Posted by: erp at December 28, 2006 1:00 PM

The Left hated him for the wrong reasons, just as the Right gave him a pass for the wrong ones. He was a crook his whole career. You didn't actually believe the Checkers speech, did you?

Posted by: oj at December 28, 2006 1:08 PM

President Ford is dead yet Justice Stevens lives on. The greatest shame of it is that even recently Ford said that appointing Stevens was his proudest accomplishment as President--he didn't even claim to have been "Soutered."

I've often wondered if there has ever been a sorrier spectacle than our nation's bicentennial year giving us a choice between Ford and Jimmy Carter.

Posted by: AC at December 28, 2006 1:13 PM

Of course not. I couldn't stand Nixon but he was duly elected and should have been allowed to serve out his term and not be hounded out of office by the howling mob.

I actually voted for Humphrey and McGovern because they were such lightweights, I figured they couldn't do too much damage. In retrospect that was naive and I think the whole episode unfolded in such a way that was best for the country even though we did have to endure four years of Carter.

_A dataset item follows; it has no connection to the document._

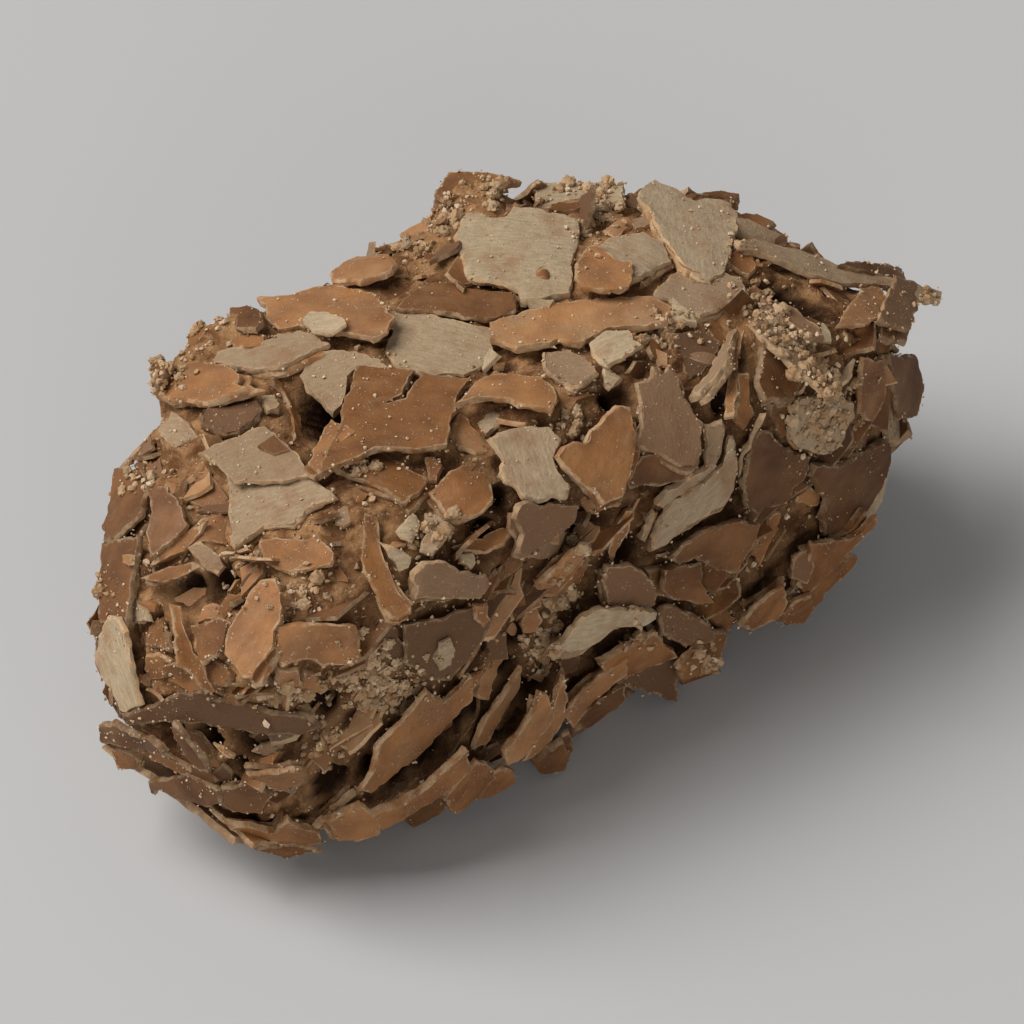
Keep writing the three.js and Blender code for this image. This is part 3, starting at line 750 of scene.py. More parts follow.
def roughFlakeFinish():
    f = Finish("roughFlake")
    plate = f.node("ShaderNodeUVMap", uv_map="plate").outputs[0]
    ribs = f.noise(1.0, 3.0, 0.65, f.stretched(plate, (1.6, 7.0, 1)), 0.3)
    clouds = f.noise(0.6, 3.0, 0.6)
    color = f.mix(f.steps(ribs, 0.3, 0.7, 0.2, 1.0), chocolate["deepBeige"], chocolate["beige"])
    color = f.mix(f.steps(clouds, 0.48, 0.72, 0.0, 0.6), color, chocolate["dullBrown"])
    color = f.mix(f.steps(f.attribute("tone"), -0.25, 0.5, 0.95, 0.0), color, chocolate["dullBrown"])
    color = f.scaled(color, toneScale(f, 0.4, 1.17))
    color = brokenRim(f, color)
    color, specks = dusted(f, color, 0.6)
    height = f.bump(ribs, 0.05, 0.5)
    height = f.bump(f.noise(4.0, 5.0, 0.7), 0.1, 0.65, height)
    height = f.bump(specks, 0.05, 0.7, height)
    roughness = f.steps(clouds, 0.3, 0.7, 0.72, 0.88)
    return f.finish(color, roughness, height, **{"Specular IOR Level": 0.25})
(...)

1984 arrived with Ronald Reagan at the helm. An irony that shall never cease to amaze me. It was then I knew there was a God watching over us.

Posted by: erp at December 28, 2006 4:56 PM

By what notion of constitutional standards must we let a mentally-unbalanced thief serve his full term? We have impeachment procedures built-in for a reason: he's it.

Posted by: oj at December 28, 2006 5:11 PM

You want stealing, check out LBJ, you want unbalanced, check out bubba's advanced Satyriasis.

The extreme reaction against Nixon this many years later is proof positive that Ford was right to pardon him.

Posted by: erp at December 28, 2006 6:26 PM

Yes, we nearly removed Bubba and LBJ should have been prosecuted.